Do this: Reply with one number only, the count of lines holding the string "piece".

Task material:
▬▬▬▬▬▬▬▬▬▬
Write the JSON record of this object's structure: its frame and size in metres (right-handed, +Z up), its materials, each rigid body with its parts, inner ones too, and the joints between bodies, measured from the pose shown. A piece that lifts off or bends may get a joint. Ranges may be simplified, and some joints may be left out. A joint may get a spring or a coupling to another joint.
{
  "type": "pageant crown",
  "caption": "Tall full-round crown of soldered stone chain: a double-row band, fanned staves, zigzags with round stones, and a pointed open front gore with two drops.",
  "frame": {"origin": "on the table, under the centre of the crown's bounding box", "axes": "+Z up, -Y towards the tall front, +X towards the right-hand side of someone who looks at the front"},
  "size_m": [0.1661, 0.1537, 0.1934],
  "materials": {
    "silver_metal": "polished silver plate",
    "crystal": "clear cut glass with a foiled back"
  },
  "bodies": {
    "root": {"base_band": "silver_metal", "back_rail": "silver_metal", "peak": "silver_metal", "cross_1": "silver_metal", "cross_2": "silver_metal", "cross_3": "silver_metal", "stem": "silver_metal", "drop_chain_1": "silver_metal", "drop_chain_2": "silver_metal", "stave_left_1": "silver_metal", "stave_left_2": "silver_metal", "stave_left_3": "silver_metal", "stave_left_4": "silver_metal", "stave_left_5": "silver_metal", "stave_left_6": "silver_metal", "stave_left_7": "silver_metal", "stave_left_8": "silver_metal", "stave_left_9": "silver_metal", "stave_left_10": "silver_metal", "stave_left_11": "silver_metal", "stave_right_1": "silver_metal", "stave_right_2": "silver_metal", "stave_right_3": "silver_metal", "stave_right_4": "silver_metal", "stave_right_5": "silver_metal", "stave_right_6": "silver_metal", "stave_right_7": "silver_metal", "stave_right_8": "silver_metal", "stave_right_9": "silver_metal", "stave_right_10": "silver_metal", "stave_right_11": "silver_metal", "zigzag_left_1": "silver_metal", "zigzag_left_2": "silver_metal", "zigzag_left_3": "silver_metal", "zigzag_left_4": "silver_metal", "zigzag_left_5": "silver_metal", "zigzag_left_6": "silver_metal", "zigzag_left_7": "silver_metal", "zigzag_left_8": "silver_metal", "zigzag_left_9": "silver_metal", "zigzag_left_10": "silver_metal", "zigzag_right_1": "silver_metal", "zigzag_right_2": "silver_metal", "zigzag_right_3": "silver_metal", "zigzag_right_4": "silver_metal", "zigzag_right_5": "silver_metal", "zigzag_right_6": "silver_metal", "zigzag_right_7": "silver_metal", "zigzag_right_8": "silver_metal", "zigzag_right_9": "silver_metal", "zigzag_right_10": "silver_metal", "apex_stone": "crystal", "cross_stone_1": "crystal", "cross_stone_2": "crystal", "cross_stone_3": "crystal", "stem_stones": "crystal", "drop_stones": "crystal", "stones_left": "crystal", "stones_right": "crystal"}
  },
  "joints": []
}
▬▬▬▬▬▬▬▬▬▬
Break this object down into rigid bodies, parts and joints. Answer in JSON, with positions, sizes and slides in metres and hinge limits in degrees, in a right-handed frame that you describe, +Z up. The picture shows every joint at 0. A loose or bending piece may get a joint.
▬▬▬▬▬▬▬▬▬▬
Exercise solution: 2